Report rd.12
特別な意味をもつ「500マイル」レースとホンダ・エンジン

今回新たに採用されたリアウイングは、空気抵抗を増やし、年々高まるスピードを落とすことになった。
シーズンのメインイベントともいうべきUS500も、今年で3回目を迎えた。1909年から始まったシリーズの歴史の中でも、このようなスーパースピードウェイにおける500マイルのレースは特別なステータスをもつ。参戦するドライバー、チーム関係者、マニュファクチャラーらにとっての憧れであり、500マイルレースに勝って初めてこの世界で認められる存在になるといっていい。
なぜ500マイルレースが特別なのか、その答えは簡単だ。世界で最も速いスピードが出るスーパースピードウェイで、500マイル(800キロ)という長丁場を戦うのである。1周の平均時速が360キロを越え、最高速が395キロにも達する中で、ドライバーはマシンが巻き起こす乱気流に神経をすり減らしながらバトルをする。過酷なのはマシン、エンジンにおいても同じであり、パワーと信頼性の両立といった面では、他のレースの何倍も高いハードルをクリアしなければいけないのだ。
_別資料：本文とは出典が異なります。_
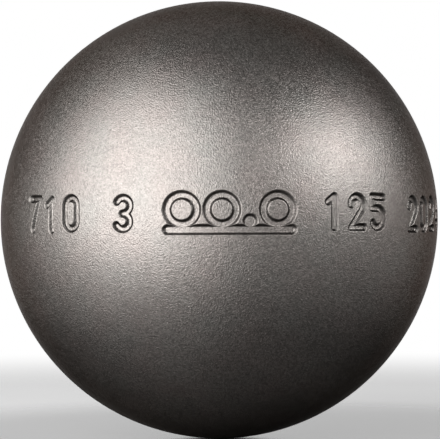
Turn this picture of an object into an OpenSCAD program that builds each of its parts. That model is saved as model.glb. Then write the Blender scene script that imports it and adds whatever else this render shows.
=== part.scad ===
// Petanque boule: a hollow steel ball made of two pressed half-shells.
// A lip centres one half-shell in the other, a weld bead fills the groove between them, and the whole is
// turned to one sphere. Plain marks are stamped in the front half-shell, on a band square to the weld.
// The origin is the centre of the ball, +Z is up, and the weld lies in the XZ plane. The marks face -Y.

/* [Ball] */
// Outside diameter of the finished ball
ball_d = 74; // [70.5:0.5:80]
// Thickness of the wall
wall_t = 6.25; // [5.5:0.05:8]

/* [Weld joint] */
// Width of the weld groove where it opens outside
groove_w = 7; // [5:0.25:9]
// Width of the weld groove at its root
root_w = 1.6; // [1:0.1:3]
// Height of the root faces, which butt under the groove
root_face_h = 1; // [0.6:0.1:1.5]
// Thickness of the centring lip, inside the root faces
lip_t = 2; // [1.4:0.1:2.5]
// Length of the centring lip past the root faces
lip_len = 2.6; // [1.5:0.1:4]
// Chamfer round the lip's outer corner
lip_chamfer = 0.5; // [0.2:0.1:0.8]
// Gap round the lip in its recess
lip_clearance = 0.05; // [0.02:0.01:0.1]
// Gap between the lip's end and the end of its recess
lip_end_gap = 0.3; // [0.1:0.1:0.6]

/* [Stamped band] */
// Depth of every mark
mark_depth = 0.5; // [0.3:0.05:0.8]
// Height of the band's middle above the middle of the ball
band_rise = 0.6; // [-3:0.1:3]
// Height of a digit
digit_h = 5.7; // [4.5:0.1:7]
// Width of a digit
digit_w = 3.4; // [2.8:0.1:4]
// Width of a digit's strokes
digit_stroke_w = 0.9; // [0.6:0.05:1]
// Distance along the band from one digit to the next
digit_pitch = 4.35; // [4.2:0.05:5]

/* [Numbers] */
// Mass in grams
mass_digits = [7, 1, 0]; // [0:1:9]
// Place of the mass round the band, in degrees
mass_angle = -45.5; // [-50:0.5:-43]
// Number of the boule in its set
set_digits = [3]; // [0:1:9]
// Place of the set number round the band, in degrees
set_angle = -23.7; // [-26:0.1:-22]
// Hardness in kilograms to the square millimetre
hardness_digits = [1, 2, 5]; // [0:1:9]
// Place of the hardness round the band, in degrees
hardness_angle = 35.5; // [33:0.5:38]
// Year in which the boule was made
year_digits = [2, 0, 2, 4]; // [0:1:9]
// Place of the year round the band, in degrees
year_angle = 67.2; // [62:0.1:70]

/* [Boules and jack mark] */
// Place of the mark round the band, in degrees
emblem_angle = 2.6; // [0:0.1:5]
// Outside diameter of a ring, which stands for a boule
ring_d = 5.6; // [4:0.1:6]
// Width of a ring's groove
ring_stroke_w = 1.1; // [0.8:0.05:1.4]
// Diameter of the dot that stands for the jack
jack_d = 2; // [1.4:0.1:2.6]
// Distance from each ring or dot to the next
ring_gap = 0.5; // [0.3:0.1:0.8]
// Width of the ground line's groove
ground_w = 1.3; // [0.8:0.05:1.6]
// How far the rings and the dot reach into the ground line
ring_sink = 0.4; // [0.3:0.1:0.6]

/* [Hidden] */
// Names of the pieces, and which of them is drawn

// Smoothness of the small round surfaces, and of the large ones
$fn = 48;
ball_fn = 144;
// Way that the seam of each shell's surface faces before the joint cuts it away, in degrees
front_seam_angle = 90;
rear_seam_angle = -90;

// How far a cutting shape runs past what it cuts
overrun = 1;

ball_r = ball_d / 2;
hollow_r = ball_r - wall_t;
// The lip lines the inside of the wall, the root faces lie on it, and the groove opens from there outwards
lip_r = hollow_r + lip_t;
groove_root_r = lip_r + root_face_h;
recess_r = lip_r + lip_clearance;
recess_depth = lip_len + lip_end_gap;

// Shares of a digit's width and height, between the middles of its strokes, where strokes start, end and meet
one_flag_shares = [0.9, 0.35];
two_neck_angle = -40;
three_end_angle = 150;
four_top_share = 0.4;
four_bar_share = -0.5;
four_post_shares = [0.65, 0.15];
five_bowl_share = 0.25;
five_end_angle = 205;
six_end_angle = 30;
seven_foot_share = -0.5;
// Number of straight edges across a wedge that cuts an arc from a ring, and its reach in ring sizes
wedge_edges = 6;
wedge_reach_share = 1.5;

digit_half_w = (digit_w - digit_stroke_w) / 2;
digit_half_h = (digit_h - digit_stroke_w) / 2;
// Radius of the two stacked bowls of a 3 or an 8, and of the bowl of a 5
bowl_r = min(digit_half_w, digit_half_h / 2);
five_bowl_r = min(digit_half_w, digit_half_h * (1 + five_bowl_share) / 2);

// Three rings and a dot stand side by side on the ground line, which is as long as the row
ring_count = 3;
ground_l = ring_count * ring_d + jack_d + ring_count * ring_gap;
emblem_h = ring_d - ring_sink + ground_w;
ring_y = emblem_h / 2 - ring_d / 2;
first_ring_x = ring_d / 2 - ground_l / 2;
second_ring_x = first_ring_x + ring_d + ring_gap;
jack_x = second_ring_x + ring_d / 2 + ring_gap + jack_d / 2;
third_ring_x = jack_x + jack_d / 2 + ring_gap + ring_d / 2;
jack_y = ring_y - ring_d / 2 + jack_d / 2;
ground_y = -emblem_h / 2 + ground_w / 2;

// Turns a shape that stands on +Z so that it lies along +Y, square to the weld
module across_weld() {
  rotate([-90, 0, 0]) children();
}

// A ball turned about Z, so that the seam of its surface lies where no mark or groove crosses it
module ball(radius, seam_angle) {
  rotate([0, 0, seam_angle]) sphere(r = radius, $fn = ball_fn);
}

// The wall of the finished ball, all round
module ball_wall(seam_angle) {
  difference() {
    ball(ball_r, seam_angle);
    ball(hollow_r, seam_angle);
  }
}

// Everything in front of the weld plane, with the centring lip reaching past it
module front_of_joint() {
  across_weld() {
    translate([0, 0, -ball_d]) cylinder(r = ball_d, h = ball_d, $fn = ball_fn);
    translate([0, 0, -overrun]) cylinder(r = lip_r, h = overrun + lip_len - lip_chamfer, $fn = ball_fn);
    translate([0, 0, lip_len - lip_chamfer])
      cylinder(r1 = lip_r, r2 = lip_r - lip_chamfer, h = lip_chamfer, $fn = ball_fn);
  }
}

// Everything behind the weld plane, less the recess for the lip
module rear_of_joint() {
  across_weld() difference() {
    cylinder(r = ball_d, h = ball_d, $fn = ball_fn);
    translate([0, 0, -overrun]) cylinder(r = recess_r, h = overrun + recess_depth, $fn = ball_fn);
  }
}

// The ring that the weld groove takes out, a little taller than the wall
module groove_ring() {
  groove_slope = (groove_w - root_w) / 2 / (ball_r - groove_root_r);
  mouth_half_w = groove_w / 2 + groove_slope * overrun;
  across_weld() rotate_extrude($fn = ball_fn)
    polygon([
      [groove_root_r, -root_w / 2],
      [ball_r + overrun, -mouth_half_w],
      [ball_r + overrun, mouth_half_w],
      [groove_root_r, root_w / 2]
    ]);
}

// A straight stroke with round ends, between two points
module bar(from, to, w) {
  run = to - from;
  translate(from) rotate(atan2(run.y, run.x)) translate([0, -w / 2]) square([norm(run), w]);
  for (end = [from, to]) translate(end) circle(d = w);
}

// A curved stroke with round ends, about a centre and from one angle to another
module bend(centre, radius, from_angle, to_angle, w) {
  step = (to_angle - from_angle) / wedge_edges;
  reach = (radius + w) * wedge_reach_share;
  translate(centre) {
    intersection() {
      ring(2 * radius + w, w);
      polygon(concat([[0, 0]], [for (i = [0:wedge_edges]) reach * along(from_angle + i * step)]));
    }
    for (angle = [from_angle, to_angle]) translate(radius * along(angle)) circle(d = w);
  }
}

// The unit vector at an angle
function along(angle) = [cos(angle), sin(angle)];

// A round groove, by its outside diameter and its width
module ring(d, w) {
  difference() {
    circle(d = d);
    circle(d = d - 2 * w);
  }
}

// One digit, centred
module digit(n) {
  x = digit_half_w;
  y = digit_half_h;
  w = digit_stroke_w;
  if (n == 0) {
    bend([0, y - x], x, 0, 180, w);
    bend([0, x - y], x, 180, 360, w);
    for (side = [-x, x]) bar([side, x - y], [side, y - x], w);
  }
  if (n == 1) {
    bar([0, -y], [0, y], w);
    bar([0, y], [-x * one_flag_shares[0], y - y * one_flag_shares[1]], w);
  }
  if (n == 2) {
    bend([0, y - x], x, two_neck_angle, 180, w);
    bar([0, y - x] + x * along(two_neck_angle), [-x, -y], w);
    bar([-x, -y], [x, -y], w);
  }
  if (n == 3) {
    bend([x - bowl_r, y - bowl_r], bowl_r, -90, three_end_angle, w);
    bend([x - bowl_r, bowl_r - y], bowl_r, -three_end_angle, 90, w);
  }
  if (n == 4) {
    bar([x * four_top_share, y], [-x, y * four_bar_share], w);
    bar([-x, y * four_bar_share], [x, y * four_bar_share], w);
    bar([x * four_post_shares[0], y * four_post_shares[1]], [x * four_post_shares[0], -y], w);
  }
  if (n == 5) {
    r = five_bowl_r;
    bar([-x, y], [x, y], w);
    bar([-x, y], [-x, y * five_bowl_share], w);
    bar([-x, y * five_bowl_share], [x - r, y * five_bowl_share], w);
    bend([x - r, y * five_bowl_share - r], r, 0, 90, w);
    bar([x, y * five_bowl_share - r], [x, r - y], w);
    bend([x - r, r - y], r, five_end_angle, 360, w);
  }
  if (n == 6) {
    bend([0, y - x], x, six_end_angle, 180, w);
    bar([-x, y - x], [-x, x - y], w);
    translate([0, x - y]) ring(2 * x + w, w);
  }
  if (n == 7) {
    bar([-x, y], [x, y], w);
    bar([x, y], [x * seven_foot_share, -y], w);
  }
  if (n == 8) {
    for (centre_y = [bowl_r - y, y - bowl_r]) translate([0, centre_y]) ring(2 * bowl_r + w, w);
  }
  if (n == 9) rotate(180) digit(6);
}

// Three boules and a jack on the ground, centred
module emblem() {
  for (ring_x = [first_ring_x, second_ring_x, third_ring_x])
    translate([ring_x, ring_y]) ring(ring_d, ring_stroke_w);
  translate([jack_x, jack_y]) circle(d = jack_d);
  ground_end_x = ground_l / 2 - ground_w / 2;
  bar([-ground_end_x, ground_y], [ground_end_x, ground_y], ground_w);
}

// Pushes a flat mark in through the wall from outside, at an angle round the band
module stamp(angle) {
  rotate([0, 0, angle]) translate([0, -hollow_r, band_rise]) rotate([90, 0, 0])
    linear_extrude(height = wall_t + overrun) children();
}

// A row of digits whose middle is at an angle round the band
module stamped_number(digits, middle_angle) {
  pitch_angle = digit_pitch / ball_r * 180 / PI;
  for (i = [0:len(digits) - 1])
    stamp(middle_angle + (i - (len(digits) - 1) / 2) * pitch_angle) digit(digits[i]);
}

// Everything that the marks take out of the wall, to one depth below the surface of the ball
module all_marks() {
  difference() {
    union() {
      stamped_number(mass_digits, mass_angle);
      stamped_number(set_digits, set_angle);
      stamp(emblem_angle) emblem();
      stamped_number(hardness_digits, hardness_angle);
      stamped_number(year_digits, year_angle);
    }
    ball(ball_r - mark_depth, front_seam_angle);
  }
}

// The pressed half with the centring lip and the stamped band
module front_half_shell() {
  color("dimgray") difference() {
    intersection() {
      ball_wall(front_seam_angle);
      front_of_joint();
    }
    groove_ring();
    all_marks();
  }
}

// The pressed half with the recess for the lip
module rear_half_shell() {
  color("gray") difference() {
    intersection() {
      ball_wall(rear_seam_angle);
      rear_of_joint();
    }
    groove_ring();
  }
}

// The weld metal that fills the groove, turned flush with the ball
module weld_bead() {
  color("slategray") intersection() {
    across_weld() sphere(r = ball_r, $fn = ball_fn);
    groove_ring();
  }
}

front_half_shell();
rear_half_shell();
weld_bead();
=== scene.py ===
import math

import bpy
import numpy as np
from bpy.props import FloatProperty, FloatVectorProperty, IntProperty, IntVectorProperty, PointerProperty
from bpy.types import Operator, Panel, PropertyGroup
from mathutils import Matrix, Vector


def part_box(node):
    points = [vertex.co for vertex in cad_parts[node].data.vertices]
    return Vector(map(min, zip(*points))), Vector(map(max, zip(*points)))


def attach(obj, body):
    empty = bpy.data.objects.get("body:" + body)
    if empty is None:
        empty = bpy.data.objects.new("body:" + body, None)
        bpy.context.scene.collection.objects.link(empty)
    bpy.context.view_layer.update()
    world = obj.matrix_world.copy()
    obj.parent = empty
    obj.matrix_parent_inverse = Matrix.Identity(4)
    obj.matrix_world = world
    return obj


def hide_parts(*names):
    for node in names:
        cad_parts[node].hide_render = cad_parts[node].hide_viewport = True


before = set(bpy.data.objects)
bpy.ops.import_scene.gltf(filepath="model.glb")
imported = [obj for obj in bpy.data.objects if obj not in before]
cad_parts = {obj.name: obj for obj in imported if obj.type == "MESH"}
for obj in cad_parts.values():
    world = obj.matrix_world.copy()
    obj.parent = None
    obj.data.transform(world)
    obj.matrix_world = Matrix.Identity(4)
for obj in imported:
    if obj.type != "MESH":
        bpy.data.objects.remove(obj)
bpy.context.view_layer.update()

bl_info = {
    "name": "Petanque boule",
    "version": (1, 0, 0),
    "blender": (4, 5, 0),
    "location": "3D View > Sidebar > Boule",
    "description": "A hollow steel boule of two pressed half-shells, welded, turned, stamped and blasted",
    "category": "Add Mesh",
}

MM = 0.001
WHITE = (1.0, 1.0, 1.0, 1.0)

# Sizes that the frame already holds
BALL_RADIUS = max(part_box("weld_bead")[1])
BEAD_HALF_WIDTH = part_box("weld_bead")[1][1]
LIP_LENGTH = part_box("front_half_shell")[1][1]

# Which way each shell faces along Y
FRONT = -1
REAR = 1

# How finely the meshes are made
BALL_SUBDIVISIONS = 6
MARK_SUBDIVISIONS = 4
INSIDE_RINGS = 18
BEAD_STEPS = 8
BEAD_SEGMENTS = 256
SMOOTH_ANGLE = math.radians(20)

# Area of a triangle whose three sides are 1
TRIANGLE = math.sqrt(3) / 4

# Every run strikes the digits with the same unevenness
STRIKE_SEED = 12

# The steel's clouds and its warm and cool patches, in waves per metre
CLOUD_WAVES = 110.0
PATCH_WAVES = 150.0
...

ホンダが初めて500マイルレースに挑戦したのは1994年のインディ500である。初めてのスーパースピードウェイで思うようにスピードが出せず、当時エンジンを供給していたチームが決勝でホンダ・エンジンを使わないという判断を下したのだった。結局、ホンダは決勝に駒を進めることなくインディアナポリスを後にしたのだが、このときの屈辱が、現在のホンダを作ったと言っても過言ではない。
翌年のインディ500で、シーズンを戦うエンジン中トップの予選3番手を得て(インディ500だけの専用エンジンが予選1番手と2番手に入った)、フロントロウを獲得。レースはトップを走りながらも、ペースカーを追い越してしまうという痛恨のミスで優勝を逃してしまったのだが、その後に行われたミシガンでは、参戦以来初のポールポジションを獲得。1996年に行われた初のUS500では、ジミー・バッサーがポール to ウインを達成し、ついにホンダ初の500マイル優勝を記録したのだ。
ホンダ・エンジンはその後、このミシガンで2連勝し、今までに3度500マイルレースを制覇。今回は最終ラップで大逆転されてしまったが、そんなに簡単に勝てるレースでないことは、ホンダ自身が一番よく知っていると言えるのではないだろうか。